Within this framework, Jordanian regime pursued a policy that extended in time and did not directly oppose the organization. It prevented reaction which might come from the base of the organization and held separated MBO and IAF. By targeting the movement, not the party, regime aimed to deprive the MBO of its extra-parliamentary opposition, its capacity and opportunities that enabled it to gain influence in the society and strengthen its social networks. For this reason, transferring MBO’s assets to MBA is seen as an important development. The infrastructure which is necessary for ensuring the support of MBO’s base—and easily controllable by state—will increase the viability of MBA. MBO has lost its legal status, its assets and part of its staff. Its offices closed, its organizational structure has been damaged. Joining into MBA is an acceptable option for neither former MBO staff nor MBA staff. Conducting clandestine operations is not seen as a policy that is in accordance with the traditions of the Jordan MBO. Staying in the background and waiting for the developments reveal as a more appropriate option within the context of present conditions.

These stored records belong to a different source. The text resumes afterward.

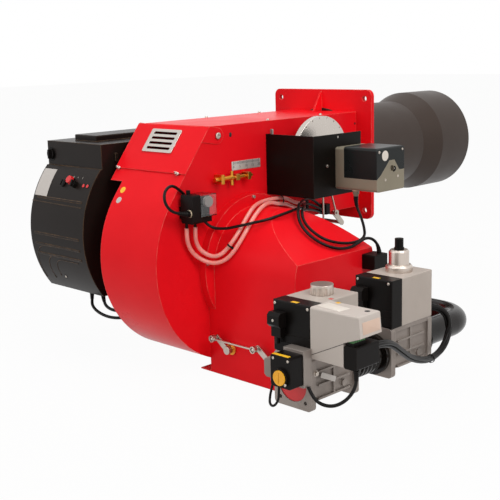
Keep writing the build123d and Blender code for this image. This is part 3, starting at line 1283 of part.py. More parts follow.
def build():
    pieces = {
        "boiler_flange": boiler_flange(),
        "blast_tube": blast_tube(),
        "casing": casing(),
        "air_box": air_box(),
        "fan_inlet_cone": fan_inlet_cone(),
        "fan_wheel": fan_wheel(),
        "motor_shaft": motor_shaft(),
        "motor_body": motor_body(),
        "control_hood": control_hood(),
        "main_switch": main_switch(),
        "selector_knob": selector_knob(),
        "red_button": red_button(),
        "damper_1": damper_1(),
        "damper_2": damper(DAMPER_X[1]),
        "damper_link": damper_link(),
        "brass_bushings": brass_bushings(),
        "cam_box": cam_box(),
        "servo_base": servo_base(),
        "servo_cover": servo_cover(),
        "servo_shaft": servo_shaft(),
        "cam_disc": cam_disc(),
        "air_rod": air_rod(),
        "gas_rod": gas_rod(),
        "gas_throttle_housing": gas_throttle_housing(),
        "gas_butterfly": gas_butterfly(),
        "gas_manifold": gas_manifold(),
        "firing_head": firing_head(),
        "head_rod": head_rod(),
        "inspection_cover": inspection_cover(),
        "vent_grille": vent_grille(),
        "valve_body_1": valve_body_1(),
        "valve_body_2": valve_body(VALVE_2_Y),
        "valve_coil_1": valve_coil(VALVE_1_Y),
        "valve_coil_2": valve_coil(VALVE_2_Y),
        "coil_cover_1": coil_cover(VALVE_1_Y),
        "coil_cover_2": coil_cover(VALVE_2_Y),
        "connector_plugs": connector_plugs(),
        "gas_pipework": gas_pipework(),
        "inlet_cap": inlet_cap(),
        "valve_1_knob": valve_1_knob(),
        "valve_2_knob": valve_2_knob(),
        "hydraulic_brake": hydraulic_brake(),
        "leak_tester": leak_tester(),
        "terminal_box": terminal_box(),
        "gas_switch_body": gas_switch_body(),
        "gas_dial": gas_dial(),
        "air_switch_base": air_switch_base() + air_works(),
        "air_switch_cover": air_switch_cover(),
        "air_dial": air_dial(),
        "fasteners": fasteners(),
    }
    for name in CORDS:
        pieces[name] = cord(name)
    return pieces


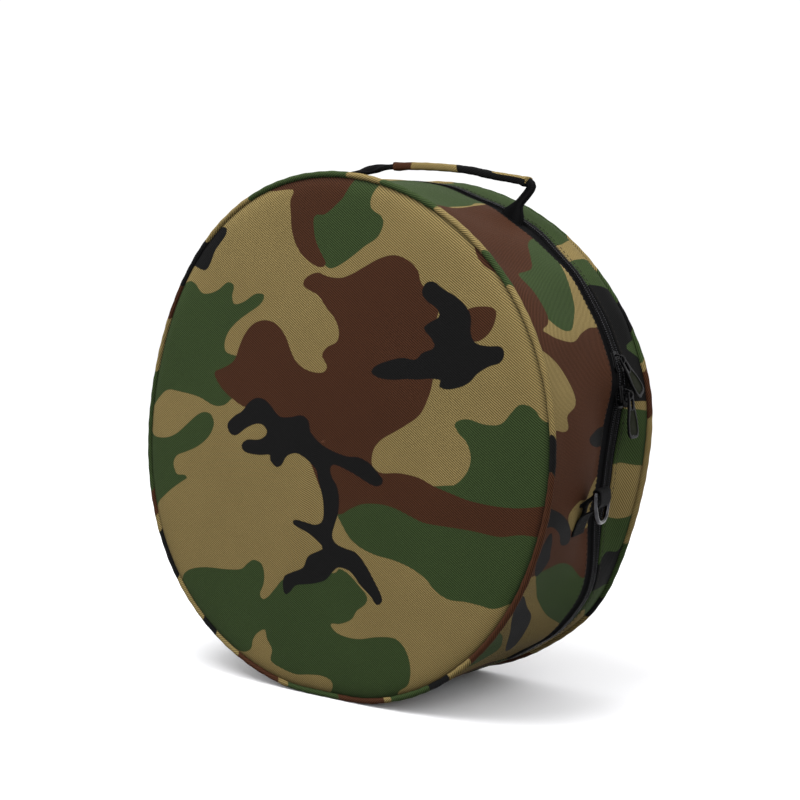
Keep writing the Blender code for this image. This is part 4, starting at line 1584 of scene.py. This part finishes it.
@dataclass
class Zipper(Assembly):
    """The long zipper: two tapes, two rows of coil teeth, top stitching and the strip under the hinge."""

    tape_radius: float = 0.1934
    line: float = 0.036
    half_run: float = 151.0
    tooth_pitch: float = 0.0015
    tooth_radius: float = 0.00052
    coil_seam: float = 0.0027
    coil_stitch_pitch: float = 0.0018
    stitch_pitch: float = 0.0040
    stitch_share: float = 0.60
    stitch_inset: float = 0.0019
    thread: float = 0.00024
    front_tape: float = 0.0180
    rear_tape: float = 0.0155

    def tape(self, rear: bool) -> None:
        """Build one tape.

        Args:
            rear: Whether it is the lid's.
        """
        side = "rear" if rear else "front"
        towards = 1.0 if rear else -1.0
        angle = np.linspace(-self.half_run - 1.5, self.half_run + 1.5, 420)
        width = self.rear_tape if rear else self.front_tape
        reach = np.concatenate([[0.0009], np.linspace(0.0015, width, 12)])
        thick = 0.0004
        upper = np.stack([reach, np.full_like(reach, thick)], axis=1)
        lower = np.stack([reach[::-1], np.full_like(reach, -thick)], axis=1)
        rows = np.concatenate([upper, lower])
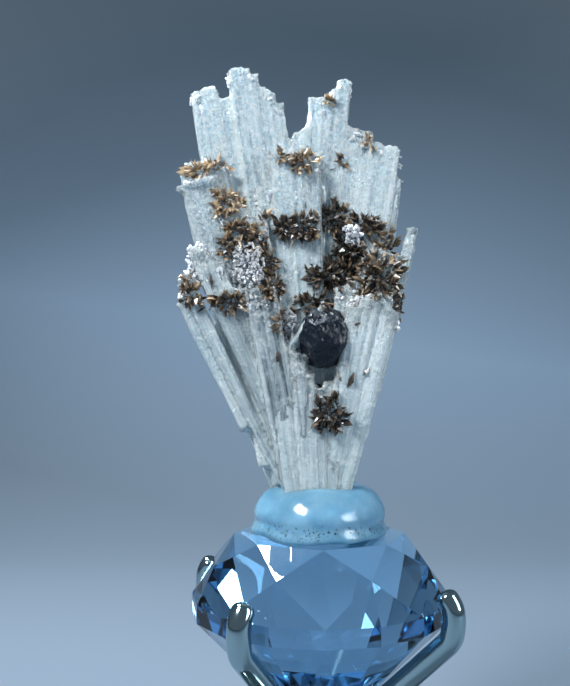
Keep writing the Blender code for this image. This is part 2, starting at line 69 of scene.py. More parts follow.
# Rows of white blades, as in the part. tops holds one blade each: its left and right edge and the
# height of its tip at either edge. lean is the shift to the right of the row's left and right end
# for each millimetre down.
SPRAY_FOOT = 3.0
GROUPS = {
    "back_left": {
        "tops": [(-15.5, -14.4, 52.2, 52.8), (-14.4, -12.4, 52.8, 53.4), (-12.4, -10.8, 52.1, 51.2),
                 (-11.0, -9.7, 54.8, 55.5), (-9.7, -8.4, 55.5, 55.2), (-8.4, -7.4, 55.1, 54.0),
                 (-7.5, -6.4, 53.1, 53.1), (-6.4, -5.3, 52.9, 52.0), (-5.4, -4.3, 51.1, 50.9)],
        "lean": (0.18, 0.12), "foot": 11.0, "depth": (0.2, 3.0), "thickness": 3.0},
    "back_right": {
        "tops": [(-3.1, -1.3, 47.6, 48.2), (-1.2, 0.4, 51.5, 51.5), (0.4, 1.5, 51.5, 52.0),
                 (1.4, 2.4, 52.4, 52.7), (2.3, 3.9, 54.1, 53.4), (3.7, 4.7, 48.1, 47.9),
                 (4.7, 6.3, 47.8, 47.2), (6.3, 8.6, 46.3, 46.1), (8.5, 9.7, 45.7, 45.5)],
        "lean": (-0.05, -0.155), "foot": 5.0, "depth": (0.2, 2.5), "thickness": 3.2},
    "middle": {
        "tops": [(-7.6, -5.7, 40.5, 40.5), (-5.7, -3.7, 44.0, 44.7), (-3.7, -2.0, 44.9, 44.7),
                 (-2.0, -0.1, 44.5, 44.0)],
        "lean": (0.10, 0.03), "foot": SPRAY_FOOT, "depth": (-0.8, 0.3), "thickness": 3.0},
    "left_back": {
        "tops": [(-16.4, -15.6, 41.0, 43.2), (-15.7, -13.8, 43.3, 43.7), (-13.8, -11.1, 43.7, 43.4)],
        "lean": (0.24, 0.18), "foot": 12.0, "depth": (-0.6, 0.6), "thickness": 3.0},
    "left_steps": {
        "tops": [(-12.4, -10.1, 39.3, 39.4), (-10.3, -8.0, 38.0, 37.7), (-8.2, -6.2, 36.7, 36.0)],
        "lean": (0.18, 0.12), "foot": 8.0, "depth": (-1.2, -1.4), "thickness": 2.6},
    "front_left": {
        "tops": [(-16.2, -14.8, 27.9, 31.4), (-15.1, -12.7, 32.8, 33.1), (-12.7, -11.1, 31.4, 31.2),
                 (-11.1, -8.5, 28.4, 28.1)],
        "lean": (0.50, 0.27), "foot": SPRAY_FOOT, "depth": (-1.5, -4.5), "thickness": 2.8},
    "front_column": {
        "tops": [(-8.5, -6.9, 28.0, 28.3), (-6.9, -5.3, 28.3, 28.0)],
        "lean": (0.20, 0.17), "foot": SPRAY_FOOT, "depth": (-2.3, -5.6), "thickness": 2.4},
    "front_low": {
        "tops": [(-5.8, -4.4, 17.6, 18.0), (-4.4, -3.1, 18.3, 18.4), (-3.2, -0.9, 18.8, 17.9),
                 (-1.0, 0.5, 17.1, 16.8), (0.4, 2.2, 17.6, 18.0)],
        "lean": (0.16, -0.05), "foot": SPRAY_FOOT, "depth": (-2.6, -3.9), "thickness": 2.4},
    "front_right": {
        "tops": [(1.7, 3.0, 18.9, 20.3), (2.8, 4.4, 25.4, 26.7), (4.3, 6.2, 26.9, 27.3),
                 (6.1, 7.8, 27.6, 27.4), (7.6, 8.8, 26.1, 25.2)],
        "lean": (-0.09, -0.27), "foot": SPRAY_FOOT, "depth": (-1.8, -5.0), "thickness": 2.8},
    "right_middle": {
        "tops": [(1.8, 4.9, 28.3, 29.5), (4.8, 7.6, 31.5, 33.1), (7.4, 9.4, 33.0, 32.0)],
        "lean": (-0.08, -0.23), "foot": 6.0, "depth": (-1.4, -2.6), "thickness": 2.6},
    "back_outer": {
        "tops": [(-13.6, -10.9, 36.5, 38.0), (-11.1, -8.2, 42.0, 43.5), (-8.4, -5.2, 46.0, 45.0),
                 (-5.4, -2.4, 41.0, 40.0), (-2.6, 0.4, 45.5, 46.5), (0.2, 3.2, 42.0, 40.5),
                 (3.0, 6.2, 37.0, 36.0)],
        "lean": (0.25, -0.12), "foot": SPRAY_FOOT, "depth": (1.0, 5.2), "thickness": 3.0},
    "back_low": {
        "tops": [(-12.6, -9.8, 21.5, 23.5), (-10.0, -6.6, 26.0, 27.5), (-6.8, -3.6, 30.0, 29.0),
                 (-3.8, -0.4, 24.5, 25.5), (-0.6, 2.6, 31.0, 29.5), (2.4, 5.8, 22.0, 20.5)],
        "lean": (0.40, -0.20), "foot": SPRAY_FOOT, "depth": (1.6, 6.4), "thickness": 2.6},
}
LATH_WIDTH = 1.3  # millimetres, the usual width of the laths that a blade is made of
CREST_LENGTH = 4.0  # millimetres, how far below its tip a blade is rough
VOXEL = 0.25 * MM  # grid that the laths grow together on
CRUMB_VERTS = 600  # loose pieces of that grid with fewer vertices are dropped
RIDGE_SIZE = 0.20 * MM  # height of the ridges along the blades
LUMP_SIZE = 0.26 * MM  # height of the lumps near their tips
BEAD_SIZE = 0.5 * MM  # small crystals on the blades' tips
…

Consequently, the long-standing crisis between the Jordanian regime and MBO came to an end and the radical wing of the organization, which was seen as pro-Hamas, was eliminated. Regime indicated that it wouldn’t allow MBO to exist with its present organizational structure and staff by providing the establishment of MBA. It is supposed that Arab Spring reinforced the state’s understanding of strengthening the Jordanian identity and ensured the Jordanianization of the MBO, like other critical processes in Jordan’s recent history.

Conflicts of Interest

The authors declare no conflicts of interest regarding the publication of this paper.